DIRECTION: Copy exactly the lines from the one containing "notch_x = nose_x + nose_l;" through the one containing "zip(*points))), Vector(map(max, zip(*points)))", both included, and nothing else.

INFORMATION PROVIDED:
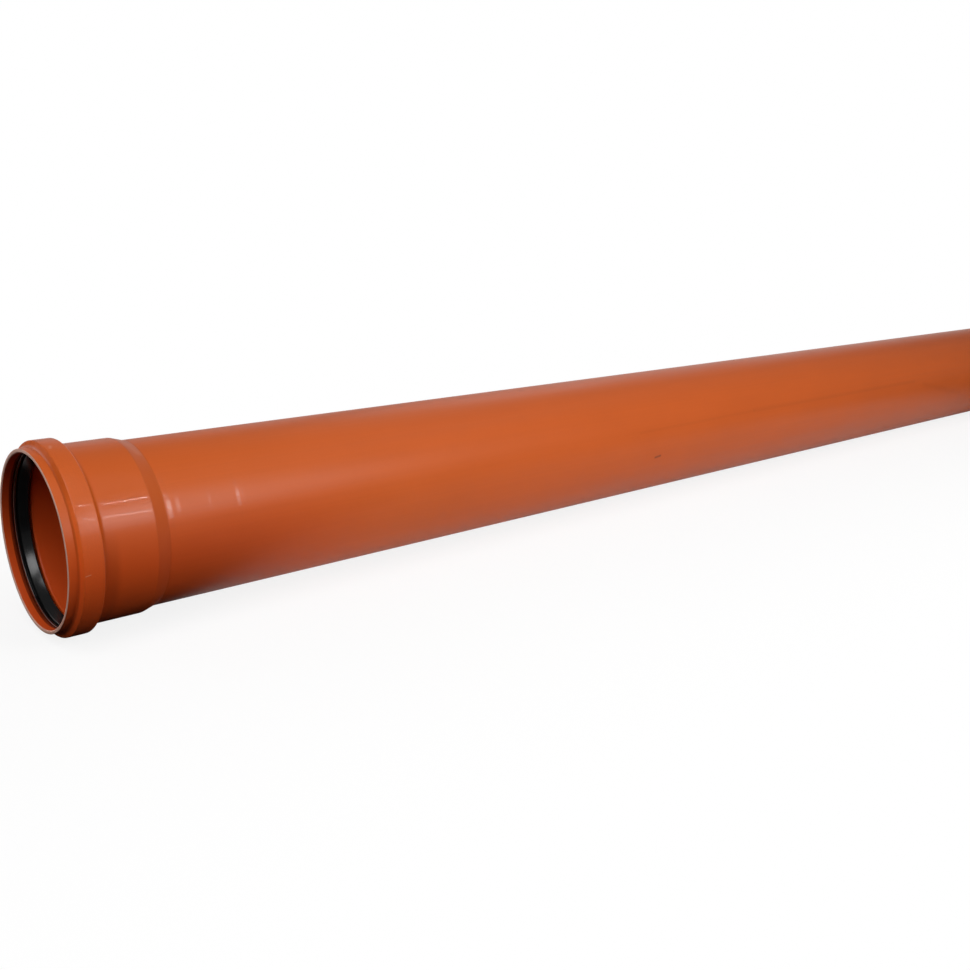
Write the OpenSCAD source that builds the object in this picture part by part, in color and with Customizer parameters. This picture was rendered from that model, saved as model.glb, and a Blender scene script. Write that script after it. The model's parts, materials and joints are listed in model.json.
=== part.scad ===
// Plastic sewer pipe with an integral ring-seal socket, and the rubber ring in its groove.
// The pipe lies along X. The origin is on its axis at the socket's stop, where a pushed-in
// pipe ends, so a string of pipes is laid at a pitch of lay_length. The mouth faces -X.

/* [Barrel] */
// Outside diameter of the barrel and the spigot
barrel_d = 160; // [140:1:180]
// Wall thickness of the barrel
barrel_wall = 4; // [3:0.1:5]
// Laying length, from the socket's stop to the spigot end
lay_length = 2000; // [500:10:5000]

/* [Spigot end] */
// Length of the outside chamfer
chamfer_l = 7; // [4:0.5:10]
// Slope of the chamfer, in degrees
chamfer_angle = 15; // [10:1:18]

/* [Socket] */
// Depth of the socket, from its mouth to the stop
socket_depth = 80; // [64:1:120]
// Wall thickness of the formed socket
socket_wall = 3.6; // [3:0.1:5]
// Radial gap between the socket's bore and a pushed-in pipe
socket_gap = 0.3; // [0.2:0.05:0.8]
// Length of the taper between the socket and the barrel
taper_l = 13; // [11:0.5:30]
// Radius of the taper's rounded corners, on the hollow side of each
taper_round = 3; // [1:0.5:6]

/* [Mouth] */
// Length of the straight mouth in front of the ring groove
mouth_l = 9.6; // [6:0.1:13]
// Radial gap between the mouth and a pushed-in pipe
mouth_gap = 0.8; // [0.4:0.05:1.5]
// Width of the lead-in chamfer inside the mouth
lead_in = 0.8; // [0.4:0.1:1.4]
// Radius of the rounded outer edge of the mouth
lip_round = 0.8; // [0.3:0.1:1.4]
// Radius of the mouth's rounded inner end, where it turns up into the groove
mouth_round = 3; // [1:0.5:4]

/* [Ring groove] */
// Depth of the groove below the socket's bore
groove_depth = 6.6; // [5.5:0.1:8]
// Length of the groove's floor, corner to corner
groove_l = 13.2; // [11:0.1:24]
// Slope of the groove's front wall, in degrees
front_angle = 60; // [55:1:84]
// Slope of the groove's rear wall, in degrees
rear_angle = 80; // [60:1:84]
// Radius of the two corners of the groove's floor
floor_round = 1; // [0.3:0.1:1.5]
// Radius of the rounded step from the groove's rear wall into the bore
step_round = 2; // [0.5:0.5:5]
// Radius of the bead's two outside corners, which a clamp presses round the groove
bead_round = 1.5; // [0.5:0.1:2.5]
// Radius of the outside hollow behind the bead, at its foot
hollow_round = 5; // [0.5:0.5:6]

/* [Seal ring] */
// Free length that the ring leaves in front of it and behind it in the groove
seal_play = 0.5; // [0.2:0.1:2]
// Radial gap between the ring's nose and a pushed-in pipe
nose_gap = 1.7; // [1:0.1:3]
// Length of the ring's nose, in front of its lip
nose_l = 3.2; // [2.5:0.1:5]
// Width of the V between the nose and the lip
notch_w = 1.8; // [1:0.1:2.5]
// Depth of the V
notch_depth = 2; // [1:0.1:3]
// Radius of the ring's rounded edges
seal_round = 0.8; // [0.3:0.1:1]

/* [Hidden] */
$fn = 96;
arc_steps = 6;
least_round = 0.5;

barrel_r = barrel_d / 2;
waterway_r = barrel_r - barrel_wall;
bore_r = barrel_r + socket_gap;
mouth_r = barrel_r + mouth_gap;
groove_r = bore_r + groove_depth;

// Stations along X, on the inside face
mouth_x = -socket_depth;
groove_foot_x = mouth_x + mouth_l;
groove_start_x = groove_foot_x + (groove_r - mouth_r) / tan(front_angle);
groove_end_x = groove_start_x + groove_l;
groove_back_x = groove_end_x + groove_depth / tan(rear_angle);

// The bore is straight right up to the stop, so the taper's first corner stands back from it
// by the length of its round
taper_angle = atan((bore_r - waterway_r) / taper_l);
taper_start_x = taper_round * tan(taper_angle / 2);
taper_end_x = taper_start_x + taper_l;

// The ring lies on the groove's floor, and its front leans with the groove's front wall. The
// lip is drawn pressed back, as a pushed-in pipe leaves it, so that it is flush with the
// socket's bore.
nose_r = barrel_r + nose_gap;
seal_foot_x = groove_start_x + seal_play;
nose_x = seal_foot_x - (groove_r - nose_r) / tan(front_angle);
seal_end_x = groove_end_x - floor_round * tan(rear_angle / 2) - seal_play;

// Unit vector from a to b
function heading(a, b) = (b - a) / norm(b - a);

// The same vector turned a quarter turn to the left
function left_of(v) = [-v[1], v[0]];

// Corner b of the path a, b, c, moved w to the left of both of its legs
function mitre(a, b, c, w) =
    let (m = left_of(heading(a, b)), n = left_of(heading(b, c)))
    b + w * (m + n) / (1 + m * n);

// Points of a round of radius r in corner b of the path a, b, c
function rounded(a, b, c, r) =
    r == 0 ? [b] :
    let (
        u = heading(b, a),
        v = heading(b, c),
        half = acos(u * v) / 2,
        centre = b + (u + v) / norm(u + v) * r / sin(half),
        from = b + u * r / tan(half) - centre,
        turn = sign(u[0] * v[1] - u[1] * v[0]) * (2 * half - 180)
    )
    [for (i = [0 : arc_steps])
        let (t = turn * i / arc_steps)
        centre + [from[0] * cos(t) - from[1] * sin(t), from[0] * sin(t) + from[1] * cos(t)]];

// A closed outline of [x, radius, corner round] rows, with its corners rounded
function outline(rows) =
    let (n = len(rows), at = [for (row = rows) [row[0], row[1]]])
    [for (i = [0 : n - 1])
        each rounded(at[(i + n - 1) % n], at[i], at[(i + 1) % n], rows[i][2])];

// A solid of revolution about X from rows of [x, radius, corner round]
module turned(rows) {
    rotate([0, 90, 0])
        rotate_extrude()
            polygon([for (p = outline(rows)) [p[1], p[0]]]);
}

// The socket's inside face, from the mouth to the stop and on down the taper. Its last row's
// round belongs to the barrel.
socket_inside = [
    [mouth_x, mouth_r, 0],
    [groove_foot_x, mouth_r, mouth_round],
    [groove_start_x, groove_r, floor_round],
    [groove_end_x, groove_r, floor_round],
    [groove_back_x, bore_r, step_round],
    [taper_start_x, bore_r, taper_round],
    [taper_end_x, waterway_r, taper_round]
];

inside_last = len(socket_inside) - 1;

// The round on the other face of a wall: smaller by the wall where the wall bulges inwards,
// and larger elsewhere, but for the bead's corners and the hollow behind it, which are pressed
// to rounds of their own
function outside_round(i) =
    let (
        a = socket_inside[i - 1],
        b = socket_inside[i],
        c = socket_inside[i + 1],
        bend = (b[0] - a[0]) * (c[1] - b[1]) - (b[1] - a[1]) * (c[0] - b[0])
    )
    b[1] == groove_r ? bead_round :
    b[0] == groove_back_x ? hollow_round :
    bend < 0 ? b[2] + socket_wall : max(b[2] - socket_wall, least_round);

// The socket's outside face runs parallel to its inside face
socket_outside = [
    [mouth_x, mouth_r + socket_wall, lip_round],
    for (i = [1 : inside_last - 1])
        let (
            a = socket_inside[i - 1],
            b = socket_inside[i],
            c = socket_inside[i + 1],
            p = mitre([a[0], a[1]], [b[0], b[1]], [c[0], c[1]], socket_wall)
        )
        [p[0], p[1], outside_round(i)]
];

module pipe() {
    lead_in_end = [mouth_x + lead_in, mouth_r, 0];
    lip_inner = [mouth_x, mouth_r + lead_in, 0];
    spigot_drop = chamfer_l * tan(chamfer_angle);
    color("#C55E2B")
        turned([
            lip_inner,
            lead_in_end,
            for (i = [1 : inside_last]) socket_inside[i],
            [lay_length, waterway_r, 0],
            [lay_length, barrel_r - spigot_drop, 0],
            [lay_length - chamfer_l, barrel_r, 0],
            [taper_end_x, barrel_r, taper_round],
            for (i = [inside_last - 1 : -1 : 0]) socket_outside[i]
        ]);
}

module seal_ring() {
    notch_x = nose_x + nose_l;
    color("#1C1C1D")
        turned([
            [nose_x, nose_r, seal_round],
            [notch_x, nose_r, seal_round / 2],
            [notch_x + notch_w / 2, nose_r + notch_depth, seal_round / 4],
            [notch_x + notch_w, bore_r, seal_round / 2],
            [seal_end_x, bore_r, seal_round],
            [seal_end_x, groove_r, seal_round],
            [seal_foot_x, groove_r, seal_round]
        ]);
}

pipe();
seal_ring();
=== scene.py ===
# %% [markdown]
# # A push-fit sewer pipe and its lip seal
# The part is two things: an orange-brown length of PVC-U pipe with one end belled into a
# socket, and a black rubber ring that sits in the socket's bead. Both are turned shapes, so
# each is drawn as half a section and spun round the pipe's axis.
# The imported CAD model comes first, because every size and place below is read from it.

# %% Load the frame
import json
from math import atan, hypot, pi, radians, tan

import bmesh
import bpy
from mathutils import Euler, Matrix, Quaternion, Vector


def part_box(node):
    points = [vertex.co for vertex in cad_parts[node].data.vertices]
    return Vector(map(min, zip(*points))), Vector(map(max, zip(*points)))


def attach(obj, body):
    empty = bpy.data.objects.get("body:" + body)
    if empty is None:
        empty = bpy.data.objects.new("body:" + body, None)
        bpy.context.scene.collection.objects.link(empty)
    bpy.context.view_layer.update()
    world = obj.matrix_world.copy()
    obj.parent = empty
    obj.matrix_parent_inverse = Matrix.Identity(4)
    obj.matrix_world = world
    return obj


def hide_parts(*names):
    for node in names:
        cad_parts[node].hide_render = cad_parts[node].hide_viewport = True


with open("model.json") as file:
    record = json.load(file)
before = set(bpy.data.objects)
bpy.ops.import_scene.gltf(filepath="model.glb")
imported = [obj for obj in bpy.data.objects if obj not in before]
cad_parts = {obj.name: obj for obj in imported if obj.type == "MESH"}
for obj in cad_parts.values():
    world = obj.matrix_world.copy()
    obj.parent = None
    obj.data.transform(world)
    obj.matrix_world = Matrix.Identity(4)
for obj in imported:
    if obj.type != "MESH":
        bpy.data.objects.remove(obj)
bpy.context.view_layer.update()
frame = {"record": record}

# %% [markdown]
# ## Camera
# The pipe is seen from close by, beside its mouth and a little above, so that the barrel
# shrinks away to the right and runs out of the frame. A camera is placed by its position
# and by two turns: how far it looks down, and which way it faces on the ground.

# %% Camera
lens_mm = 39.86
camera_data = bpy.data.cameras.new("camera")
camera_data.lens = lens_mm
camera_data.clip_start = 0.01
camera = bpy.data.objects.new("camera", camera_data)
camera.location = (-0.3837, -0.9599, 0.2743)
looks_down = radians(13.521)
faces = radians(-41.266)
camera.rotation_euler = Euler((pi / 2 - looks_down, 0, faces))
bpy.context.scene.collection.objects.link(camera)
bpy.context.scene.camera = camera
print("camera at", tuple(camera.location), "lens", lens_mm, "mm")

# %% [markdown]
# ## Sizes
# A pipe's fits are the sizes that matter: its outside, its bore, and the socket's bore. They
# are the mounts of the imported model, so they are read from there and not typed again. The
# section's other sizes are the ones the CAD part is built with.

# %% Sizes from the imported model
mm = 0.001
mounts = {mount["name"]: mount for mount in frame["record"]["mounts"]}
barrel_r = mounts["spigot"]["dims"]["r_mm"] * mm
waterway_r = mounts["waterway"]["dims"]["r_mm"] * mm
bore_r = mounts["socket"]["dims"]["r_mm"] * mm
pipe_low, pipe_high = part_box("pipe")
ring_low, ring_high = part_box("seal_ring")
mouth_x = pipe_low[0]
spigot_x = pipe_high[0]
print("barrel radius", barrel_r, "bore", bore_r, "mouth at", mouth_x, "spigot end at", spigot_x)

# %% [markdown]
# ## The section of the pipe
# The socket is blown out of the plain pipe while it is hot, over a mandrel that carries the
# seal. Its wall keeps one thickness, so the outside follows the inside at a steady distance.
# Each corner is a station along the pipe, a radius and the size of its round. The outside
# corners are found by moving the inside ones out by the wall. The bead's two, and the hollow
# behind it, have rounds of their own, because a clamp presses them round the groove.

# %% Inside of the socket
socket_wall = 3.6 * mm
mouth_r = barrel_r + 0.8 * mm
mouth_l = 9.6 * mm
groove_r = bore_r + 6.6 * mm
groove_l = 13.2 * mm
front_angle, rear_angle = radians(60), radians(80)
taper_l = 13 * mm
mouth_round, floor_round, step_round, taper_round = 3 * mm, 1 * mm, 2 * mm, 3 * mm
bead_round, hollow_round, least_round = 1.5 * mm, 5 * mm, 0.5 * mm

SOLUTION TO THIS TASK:
    notch_x = nose_x + nose_l;
    color("#1C1C1D")
        turned([
            [nose_x, nose_r, seal_round],
            [notch_x, nose_r, seal_round / 2],
            [notch_x + notch_w / 2, nose_r + notch_depth, seal_round / 4],
            [notch_x + notch_w, bore_r, seal_round / 2],
            [seal_end_x, bore_r, seal_round],
            [seal_end_x, groove_r, seal_round],
            [seal_foot_x, groove_r, seal_round]
        ]);
}

pipe();
seal_ring();
=== scene.py ===
# %% [markdown]
# # A push-fit sewer pipe and its lip seal
# The part is two things: an orange-brown length of PVC-U pipe with one end belled into a
# socket, and a black rubber ring that sits in the socket's bead. Both are turned shapes, so
# each is drawn as half a section and spun round the pipe's axis.
# The imported CAD model comes first, because every size and place below is read from it.

# %% Load the frame
import json
from math import atan, hypot, pi, radians, tan

import bmesh
import bpy
from mathutils import Euler, Matrix, Quaternion, Vector


def part_box(node):
    points = [vertex.co for vertex in cad_parts[node].data.vertices]
    return Vector(map(min, zip(*points))), Vector(map(max, zip(*points)))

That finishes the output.